Hatley was quick to remind that the coaching staff have been together for five weeks and three games. That’s no time to plan a heist. Changing the head coach and all the assistants so late in the World Cup cycle was always going to be a Hail Mary.
“The All Blacks are really settled. They’ve had the same coaching staff, pretty much the same squad, for three or four years. We are a brand new coaching staff,” Hatley said.
“Under Eddie, this is our third game in terms of the whole squad together. It’s five weeks in. So I think there’s a big disparity in terms of cohesiveness, but the challenge is we have a World Cup in 40 days. There’s no excuses there.
“We’ve got to just make sure that we get the cohesion that we look for quicker. We can’t look beyond that – we’ve got to try and get into that position as quick as we can.”
Of course some fans are already losing patience.
“Patience is a priceless commodity in professional sport,” countered Hatley. “Patience will always be greatly appreciated.
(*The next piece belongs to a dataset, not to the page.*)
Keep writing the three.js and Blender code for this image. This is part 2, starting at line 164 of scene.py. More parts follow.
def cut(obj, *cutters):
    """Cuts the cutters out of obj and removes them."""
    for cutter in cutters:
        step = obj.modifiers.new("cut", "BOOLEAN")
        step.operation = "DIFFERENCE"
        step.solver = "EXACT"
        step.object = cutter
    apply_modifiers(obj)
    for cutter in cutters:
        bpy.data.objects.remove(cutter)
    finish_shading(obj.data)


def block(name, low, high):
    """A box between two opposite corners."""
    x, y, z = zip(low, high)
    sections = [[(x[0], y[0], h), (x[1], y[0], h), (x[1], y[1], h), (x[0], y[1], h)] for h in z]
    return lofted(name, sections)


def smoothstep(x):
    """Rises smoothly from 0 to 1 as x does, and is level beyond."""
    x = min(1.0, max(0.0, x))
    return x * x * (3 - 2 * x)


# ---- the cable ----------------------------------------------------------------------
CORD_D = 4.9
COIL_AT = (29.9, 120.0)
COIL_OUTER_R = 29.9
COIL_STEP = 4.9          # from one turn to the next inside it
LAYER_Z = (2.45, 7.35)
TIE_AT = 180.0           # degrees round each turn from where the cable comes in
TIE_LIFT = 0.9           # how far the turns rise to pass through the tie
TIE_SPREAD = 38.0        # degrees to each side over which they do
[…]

But we understand that there’s a real urgency to it as well. We’re not going to sit here and just pretend that we’ve got all the time in the world. We don’t.
“We’re disappointed massively with the result on the weekend, obviously the first 25 minutes and then the first 10 minutes of the second half were good minutes for us. But we understand the urgency.”
The next task after Saturday’s early afternoon match will be to put the finishing touches on the 33-man World Cup squad to be named late next week.
The three games so far, the tough training sessions players have endured, have been geared towards nailing that, with 10 spots in particular that will take some time to decide.
“We’ve watched players leading into obviously to the start of the Rugby Championship and you’re watching training as well,”said Hatley.
“We try and make training as competitive as it can be, particularly from a forwards’ point of view with all the live sessions that we’re doing. We understand that you really need to look hard at say, numbers 23 through to 33 to make sure you’re getting the right players and you get good coverage, and you get people that can add value. We want guys who can really add value to the entire squad.”